**WHAT TO WORK ON**. Will you return, word for word, only the lines from the top of the data below down to and including the one with "pattern_turn = 3.1; // [-4:0.1:4]"?
++++++++++
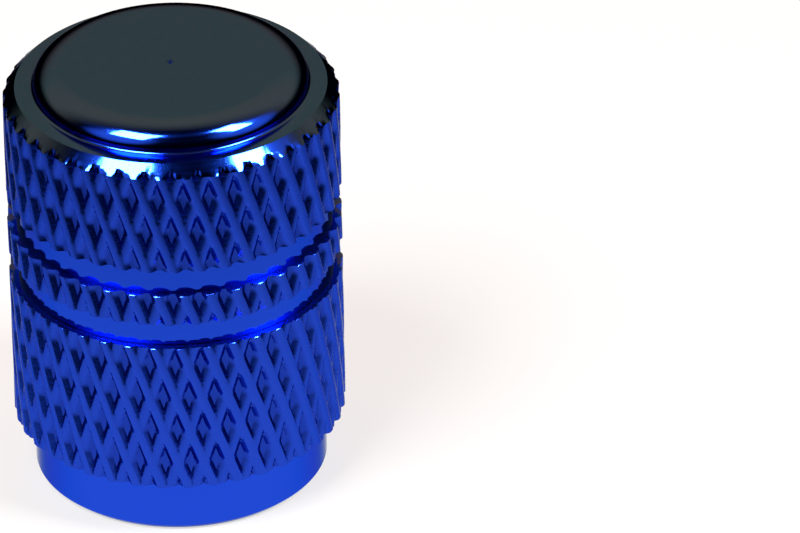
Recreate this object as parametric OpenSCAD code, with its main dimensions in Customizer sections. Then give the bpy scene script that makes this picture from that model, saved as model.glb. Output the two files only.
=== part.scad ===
/* [Body] */
// Diameter over the crests of the knurl
body_d = 11; // [10.8:0.1:14]
// Height from the open rim to the flat top of the boss
body_h = 15; // [15:0.1:20]
// Diameter of the plain skirt below the knurl
skirt_d = 9.7; // [9.2:0.1:10]
// Height of the plain skirt
skirt_h = 2.05; // [1:0.05:3]
// Chamfer round the foot of the skirt
skirt_chamfer = 0.15; // [0.05:0.05:0.3]
// Height of the flat shoulder that carries the boss
shoulder_z = 14.2; // [13.2:0.05:14.2]
// Chamfer where the knurl ends at the shoulder
shoulder_chamfer = 0.4; // [0.2:0.05:0.7]

/* [Knurl] */
// Ridges of each hand round the body
ridge_count = 40; // [30:1:50]
// Height of one diamond from its lower to its upper point
diamond_h = 2.5; // [2:0.1:4]
// Part of the ridge spacing that a ridge's flat crest takes
crest_share = 0.25; // [0.2:0.05:0.4]
// Part of the ridge spacing that one sloping wall of a pocket takes
wall_share = 0.24; // [0.1:0.02:0.24]
// Depth of the pockets between the ridges
pocket_depth = 0.2; // [0.1:0.01:0.24]
// Height of the knurl pattern's first crossings above the top of the skirt
pattern_lift = -0.34; // [-0.6:0.02:0.6]
// Turn of the knurl pattern about the axis, in degrees
pattern_turn = 3.1; // [-4:0.1:4]

/* [Turned grooves] */
// Height of the lower groove's lower edge
lower_groove_z = 7.4; // [6.6:0.1:7.8]
// Height of the upper groove's lower edge
upper_groove_z = 9.4; // [9:0.1:10.6]
// Width of each groove along the axis
groove_w = 0.9; // [0.5:0.05:1.1]
// Depth of each groove below the knurl's crests
groove_depth = 0.3; // [0.26:0.02:0.4]

/* [Boss] */
// Diameter of the round boss on top
boss_d = 9; // [8:0.1:9.2]
// Width of the boss's rounded edge, from the wall in to the flat top
boss_edge_w = 1; // [0.4:0.1:1.5]
// Height of the boss's rounded edge
boss_edge_h = 0.7; // [0.3:0.05:0.7]
// Radius of the hollow fillet at the foot of the boss
boss_fillet = 0.1; // [0.05:0.05:0.1]
// Width of the small nib that the facing tool leaves at the centre of the top
nib_d = 0.25; // [0.1:0.05:0.4]
// Height of that nib
nib_h = 0.08; // [0.04:0.02:0.1]

/* [Threaded bore] */
// Minor diameter of the valve thread, where the bore's wall stands
thread_minor_d = 6.9; // [6.6:0.05:7.1]
// Height where the thread starts, above the rim's lead-in cone
thread_z = 0.6; // [0.4:0.1:1.2]
// Length of the threaded wall
thread_len = 7.6; // [6:0.1:8]
// Diameter of the bore's mouth at the rim
mouth_d = 8.1; // [7.9:0.1:8.4]
// Diameter of the turned recess past the end of the thread
recess_d = 8; // [7.8:0.1:8.2]
// Height of the recess along the axis
recess_h = 2.3; // [2:0.1:2.6]
// Diameter of the blind hole that clears the valve pin
pin_hole_d = 4; // [3:0.1:4.4]
// Depth of that hole's straight wall above the recess
pin_hole_h = 1.5; // [0.5:0.1:1.8]
// Point angle of the drill that made the hole, in degrees
drill_point = 118; // [90:1:140]

/* [Sealing washer] */
// Clearance between the washer's edge and the wall of the recess
washer_gap = 0.05; // [0.02:0.01:0.15]
// Diameter of the hole in the washer
washer_hole_d = 3.6; // [3:0.1:4.4]
// Thickness of the washer
washer_t = 1.6; // [1.2:0.1:1.9]
// Radius of the washer's rounded edges
washer_round = 0.25; // [0.1:0.05:0.4]

/* [Hidden] */
$fn = 96;

body_r = body_d / 2;
skirt_r = skirt_d / 2;
boss_r = boss_d / 2;
nib_r = nib_d / 2;
groove_r = body_r - groove_depth;
shoulder_r = body_r - shoulder_chamfer;
thread_r = thread_minor_d / 2;
recess_r = recess_d / 2;
recess_z = thread_z + thread_len;
seat_z = recess_z + recess_h;
pin_hole_r = pin_hole_d / 2;
pin_hole_z = seat_z + pin_hole_h;
drill_tip_z = pin_hole_z + pin_hole_r / tan(drill_point / 2);
washer_r = recess_r - washer_gap;

// How far cuts run past the surfaces that they open
past = 1;

// The knurl, as rows of diamond pockets that lie staggered round the bar
pitch = 360 / ridge_count;
row_h = diamond_h / 2;
first_row_z = skirt_h + pattern_lift - row_h;
row_count = ceil((shoulder_z - first_row_z) / row_h) + 1;
pocket_r = body_r - pocket_depth;
rim_scale = 1 - crest_share;
floor_scale = rim_scale - 2 * wall_share;

// The corners of a diamond in order: left, top, right, bottom
LEFT = 0;
TOP = 1;
RIGHT = 2;
BOTTOM = 3;
CORNERS = [[-1, 0], [0, 1], [1, 0], [0, -1]];
CELL_POINTS = 8;

// A point at radius r, turned by the angle a from the front of the cap
function on_bar(r, a, z) = [r * sin(a), -r * cos(a), z];

// Angle of the middle of the diamond in column c of row k
function cell_angle(k, c) = pattern_turn + (c + (k % 2) / 2) * pitch;

// Height of the middle of row k
function cell_z(k) = first_row_z + k * row_h;

// The four rim corners and then the four floor corners of one diamond pocket
function cell_points(k, c) = [
    for (level = [[rim_scale, body_r], [floor_scale, pocket_r]], corner = CORNERS)
        on_bar(
            level[1],
            cell_angle(k, c) + corner[0] * level[0] * pitch / 2,
            cell_z(k) + corner[1] * level[0] * row_h
        )
];

// Number of a cell's point in the list of all points
function at(k, c, point) =
    (k * ridge_count + (c + ridge_count) % ridge_count) * CELL_POINTS + point;

// Columns of the upper left and upper right neighbours of the cell in column c
function left_above(k, c) = c - 1 + k % 2;
function right_above(k, c) = c + k % 2;

// The floor of a pocket and its four sloping walls
function pocket_faces(k, c) = concat(
    [[for (i = [0 : 3]) at(k, c, 4 + i)]],
    [for (i = [0 : 3], next = (i + 1) % 4)
        [at(k, c, i), at(k, c, next), at(k, c, 4 + next), at(k, c, 4 + i)]]
);

// The two stretches of ridge above a pocket
function ridge_faces(k, c) =
    let (l = left_above(k, c), r = right_above(k, c)) [
        [at(k, c, LEFT), at(k + 1, l, BOTTOM), at(k + 1, l, RIGHT), at(k, c, TOP)],
        [at(k, c, TOP), at(k + 1, r, LEFT), at(k + 1, r, BOTTOM), at(k, c, RIGHT)],
    ];

// The crossing of two ridges over a pocket's top corner
function crossing_face(k, c) =
    let (l = left_above(k, c), r = right_above(k, c))
    [at(k, c, TOP), at(k + 1, l, RIGHT), at(k + 2, c, BOTTOM), at(k + 1, r, LEFT)];

// The zigzag edge of the pattern, going round past its last row or its first
function upper_edge() = [
    for (c = [0 : ridge_count - 1], k = row_count - 1)
        each [at(k, c, LEFT), at(k, c, TOP), at(k, c, RIGHT),
              at(k - 1, right_above(k, c), TOP)]
];
function lower_edge() = [
    for (c = [0 : ridge_count - 1])
        each [at(0, c, LEFT), at(0, c, BOTTOM), at(0, c, RIGHT),
              at(1, right_above(0, c), BOTTOM)]
];

// A plain ring at height z with a point over each point of an edge
function end_ring(k, z) = [
    for (c = [0 : ridge_count - 1], part = [-rim_scale, 0, rim_scale, 1])
        on_bar(body_r, cell_angle(k, c) + part * pitch / 2, z)
];

// The bar before it is turned: round, closed at both ends and knurled between
module knurled_bar() {
    cells = [
        for (k = [0 : row_count - 1], c = [0 : ridge_count - 1])
            each cell_points(k, c)
    ];
    ring_size = 4 * ridge_count;
    top_start = len(cells);
    foot_start = top_start + ring_size;
    above = upper_edge();
    below = lower_edge();
    polyhedron(
        points = concat(
            cells,
            end_ring(row_count - 1, body_h + past),
            end_ring(0, -past)
        ),
        faces = concat(
            [for (k = [0 : row_count - 1], c = [0 : ridge_count - 1])
                each pocket_faces(k, c)],
            [for (k = [0 : row_count - 2], c = [0 : ridge_count - 1])
                each ridge_faces(k, c)],
            [for (k = [0 : row_count - 3], c = [0 : ridge_count - 1])
                crossing_face(k, c)],
            [for (i = [0 : ring_size - 1], next = (i + 1) % ring_size)
                [above[i], top_start + i, top_start + next, above[next]]],
            [for (i = [0 : ring_size - 1], next = (i + 1) % ring_size)
                [below[next], foot_start + next, foot_start + i, below[i]]],
            [[for (i = [ring_size - 1 : -1 : 0]) top_start + i]],
            [[for (i = [0 : ring_size - 1]) foot_start + i]]
        )
    );
}

// A rectangle from the axis side r0 to r1 and from z0 to z1, as a turned profile
module band(r0, r1, z0, z1) {
    translate([r0, z0]) square([r1 - r0, z1 - z0]);
}

// What the lathe leaves: half the section of the outside
module outside_profile() {
    // Bars and bands reach past the knurl's crests where the knurl is to stay whole
    reach = body_r + past;
    difference() {
        union() {
            polygon([
                [0, 0],
                [reach, 0],
                [reach, shoulder_z + shoulder_r - reach],
                [shoulder_r, shoulder_z],
                [0, shoulder_z],
            ]);
            band(0, boss_r, 0, body_h - boss_edge_h);
            band(0, boss_r - boss_edge_w, 0, body_h);
            // A quarter of an ellipse rounds the boss's edge, wider than it is high
            translate([boss_r - boss_edge_w, body_h - boss_edge_h])
                scale([boss_edge_w / boss_edge_h, 1])
                    circle(boss_edge_h);
            band(0, boss_r + boss_fillet, 0, shoulder_z + boss_fillet);
            polygon([
                [0, shoulder_z],
                [nib_r, shoulder_z],
                [nib_r, body_h],
                [0, body_h + nib_h],
            ]);
        }
        translate([boss_r + boss_fillet, shoulder_z + boss_fillet]) circle(boss_fillet);
        band(skirt_r, reach + past, -past, skirt_h);
        for (z = [lower_groove_z, upper_groove_z])
            band(groove_r, reach + past, z, z + groove_w);
        polygon([
            [skirt_r - skirt_chamfer, 0],
            [skirt_r, skirt_chamfer],
            [skirt_r + past, skirt_chamfer],
            [skirt_r + past, -past],
            [skirt_r - skirt_chamfer, -past],
        ]);
    }
}

// Half the section of the threaded bore, the recess and the pin hole
module bore_profile() {
    polygon([
        [0, -past],
        [mouth_d / 2, -past],
        [mouth_d / 2, 0],
        [thread_r, thread_z],
        [thread_r, recess_z],
        [recess_r, recess_z],
        [recess_r, seat_z],
        [pin_hole_r, seat_z],
        [pin_hole_r, pin_hole_z],
        [0, drill_tip_z],
    ]);
}

// The one piece of aluminium: knurled bar, turned outside, bored from below
module cap_body() {
    color("mediumblue")
        difference() {
            intersection() {
                knurled_bar();
                rotate_extrude() outside_profile();
            }
            rotate_extrude() bore_profile();
        }
}

// The rubber ring that lies on the blind end of the recess
module sealing_washer() {
    mid = washer_hole_d / 2;
    color("dimgray")
        translate([0, 0, seat_z - washer_t])
            rotate_extrude()
                union() {
                    band(mid, washer_r, washer_round, washer_t - washer_round);
                    band(mid + washer_round, washer_r - washer_round, 0, washer_t);
                    for (r = [mid + washer_round, washer_r - washer_round])
                        for (z = [washer_round, washer_t - washer_round])
                            translate([r, z]) circle(washer_round);
                }
}

cap_body();
sealing_washer();
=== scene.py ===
import math

import bpy
import numpy as np
from mathutils import Matrix, Vector


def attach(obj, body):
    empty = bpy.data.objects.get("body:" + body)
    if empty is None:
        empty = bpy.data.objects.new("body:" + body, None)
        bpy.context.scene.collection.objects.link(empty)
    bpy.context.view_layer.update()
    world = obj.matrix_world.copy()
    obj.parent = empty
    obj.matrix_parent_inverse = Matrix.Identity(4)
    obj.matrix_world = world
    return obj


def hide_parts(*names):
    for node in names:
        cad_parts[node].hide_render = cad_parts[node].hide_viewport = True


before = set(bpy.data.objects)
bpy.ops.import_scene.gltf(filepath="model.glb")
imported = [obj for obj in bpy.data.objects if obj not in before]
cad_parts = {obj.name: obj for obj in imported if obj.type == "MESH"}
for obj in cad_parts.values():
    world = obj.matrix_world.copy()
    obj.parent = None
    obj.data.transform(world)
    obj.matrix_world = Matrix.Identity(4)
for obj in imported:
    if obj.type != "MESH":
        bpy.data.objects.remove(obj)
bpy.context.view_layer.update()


# The camera stands in front of the cap and looks down on its top at the photograph's angle,
# through a long lens, so that the far side is hardly smaller than the near side.
MM = 0.001
CAMERA_PLACE = Vector((0.0, -248.35, 159.82)) * MM
CAMERA_TURN = (58.3897, 0.7111, -2.1388)
LENS_MM = 397.85
SENSOR_MM = 36
NEAREST = 10 * MM

camera = bpy.data.objects.new("camera", bpy.data.cameras.new("camera"))
camera.location = CAMERA_PLACE
camera.rotation_euler = [math.radians(angle) for angle in CAMERA_TURN]
camera.data.sensor_width = SENSOR_MM
camera.data.lens = LENS_MM
camera.data.clip_start = NEAREST
bpy.context.collection.objects.link(camera)
bpy.context.scene.camera = camera
bpy.context.scene.view_settings.view_transform = "Standard"


# The studio: a pale floor, two soft lamps high at the front left and right of the cap, and a dim
# warm room round them, which only the metal mirrors. In the metal the pale card under the cap
# fades out with distance, so that the flanks of the knurl that look out level stay dark.
SHEET_CORNERS = 96
CARD_RADIUS = 55 * MM
CARD_FADE = 5 * MM                      # radius at which the card starts to fade
CARD_COLOUR = "FFFFFF"
FLOOR_RADIUS = 4000 * MM
FLOOR_DROP = 0.02 * MM                  # keeps the floor just under the card and the rim
FLOOR_COLOUR = "484848"
FLOOR_ROUGH = 0.9
FLOOR_GLOW = 0.6
LAMP_DISTANCE = 500 * MM
LAMP_TALL = 230 * MM
LAMPS = (                               # compass angle, height angle, width and power
    (-43, 56, 210 * MM, 9),
    (66, 51, 135 * MM, 7),
)
GLOWS = ((-47, 30), (66, 30))           # compass and height angle of the walls behind the lamps
GLOW_EDGE = (0.85, 0.99)                # cosines from their middles where they end and are full
GLOW_STRENGTH = 0.9
ROOM_WARM = (2.6, 0.75, 0.085, 1)       # linear light of the warm room
ROOM_RISE = (0.12, 0.45)                # sines of the heights where the warm room starts and is full
ROOM_BEHIND = (-0.15, 0.5)              # the same from front to back
WALL_COLOUR = "FAFAFA"


def linear(colour):
    """Turns an sRGB hex colour into linear red, green, blue and alpha."""
    parts = [int(colour[i:i + 2], 16) / 255 for i in (0, 2, 4)]
    return [c / 12.92 if c <= 0.04045 else ((c + 0.055) / 1.055) ** 2.4 for c in parts] + [1.0]


def node(tree, kind, links=(), **settings):
    """Adds a node. Settings are its properties, or its sockets where the key is in_NAME or
    in_NUMBER. Links are (input, other node's output) pairs."""
    made = tree.nodes.new(kind)
    for key, value in settings.items():
        if key.startswith("in_"):
            name = key[3:]
            made.inputs[int(name) if name.isdigit() else name.replace("_", " ")].default_value = value
        else:
            setattr(made, key, value)
    for socket, output in links:
        tree.links.new(output, made.inputs[socket])
    return made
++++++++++
**WRITTEN SOLUTION**.
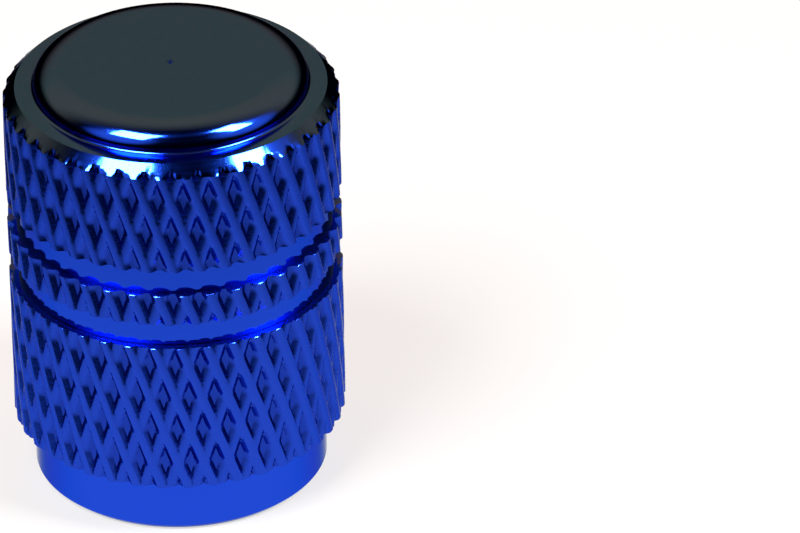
Recreate this object as parametric OpenSCAD code, with its main dimensions in Customizer sections. Then give the bpy scene script that makes this picture from that model, saved as model.glb. Output the two files only.
=== part.scad ===
/* [Body] */
// Diameter over the crests of the knurl
body_d = 11; // [10.8:0.1:14]
// Height from the open rim to the flat top of the boss
body_h = 15; // [15:0.1:20]
// Diameter of the plain skirt below the knurl
skirt_d = 9.7; // [9.2:0.1:10]
// Height of the plain skirt
skirt_h = 2.05; // [1:0.05:3]
// Chamfer round the foot of the skirt
skirt_chamfer = 0.15; // [0.05:0.05:0.3]
// Height of the flat shoulder that carries the boss
shoulder_z = 14.2; // [13.2:0.05:14.2]
// Chamfer where the knurl ends at the shoulder
shoulder_chamfer = 0.4; // [0.2:0.05:0.7]

/* [Knurl] */
// Ridges of each hand round the body
ridge_count = 40; // [30:1:50]
// Height of one diamond from its lower to its upper point
diamond_h = 2.5; // [2:0.1:4]
// Part of the ridge spacing that a ridge's flat crest takes
crest_share = 0.25; // [0.2:0.05:0.4]
// Part of the ridge spacing that one sloping wall of a pocket takes
wall_share = 0.24; // [0.1:0.02:0.24]
// Depth of the pockets between the ridges
pocket_depth = 0.2; // [0.1:0.01:0.24]
// Height of the knurl pattern's first crossings above the top of the skirt
pattern_lift = -0.34; // [-0.6:0.02:0.6]
// Turn of the knurl pattern about the axis, in degrees
pattern_turn = 3.1; // [-4:0.1:4]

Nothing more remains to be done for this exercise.